The dilemma of course is that neither prisoner can speak with the other, so neither knows which course of action the other will choose—will they remain silent, thereby cooperating with each other, or will one or both of them betray the other? The biggest payoff for one prisoner occurs if one betrays while the other remains silent; the best outcome for both prisoners occurs if they both remain silent, thereby drawing only a light sentence.

The choice lies between cooperation and competition. Does the prisoner think only of himself or take his fellow prisoner into account?

(Interesting aside: according to Wikipedia, there is actually a television game show, “Friend or Foe“, which utilizes the Prisoner’s Dilemma in dividing up winnings among members of the team that scores the lowest on the show.)

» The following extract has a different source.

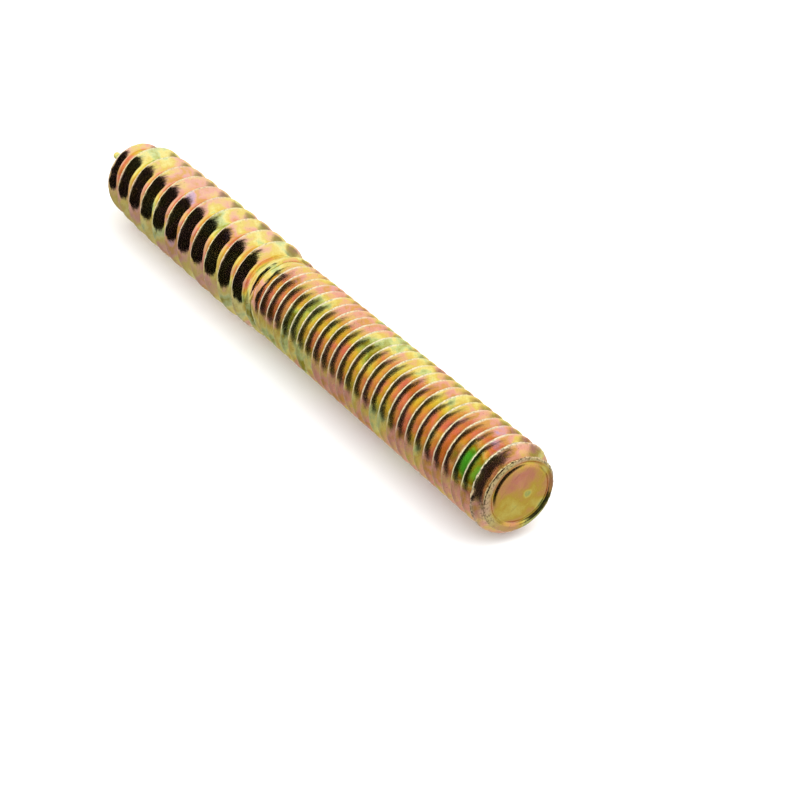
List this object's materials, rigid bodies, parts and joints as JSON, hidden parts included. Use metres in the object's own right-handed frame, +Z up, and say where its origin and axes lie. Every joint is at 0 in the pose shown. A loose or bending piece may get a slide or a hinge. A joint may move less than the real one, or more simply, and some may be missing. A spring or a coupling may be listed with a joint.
{
  "type": "hanger bolt",
  "caption": "Headless screw with a machine thread and a lipped end on one half, and a coarse wood thread with a gimlet point on the other.",
  "frame": {"origin": "under the middle of the bolt's length, on the surface that its wood thread lies on", "axes": "+X along the bolt's axis, from the wood point to the machine end; +Z up"},
  "size_m": [0.0762, 0.0086, 0.0086],
  "materials": {
    "zinc": "glossy yellow zinc plating with pink and green interference tints"
  },
  "bodies": {
    "root": {"hanger_bolt": "zinc"}
  },
  "joints": []
}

Of course in real-life conflicts or negotiations, people are able to do what the prisoners in the Prisoner’s Dilemma are unable to: talk to each other. Communication removes the risk and unpredictability that silence produces: without communication, an individual can only anticipate or guess what the person across the bargaining table will do. Communication with the disclosure it brings reveals interests and builds trust. Through communication it is possible to address or minimize risk, discuss contingencies, design mutually beneficial outcomes, and optimize proposals already on the table to maximize benefit. This provides significant rewards for cooperative behavior.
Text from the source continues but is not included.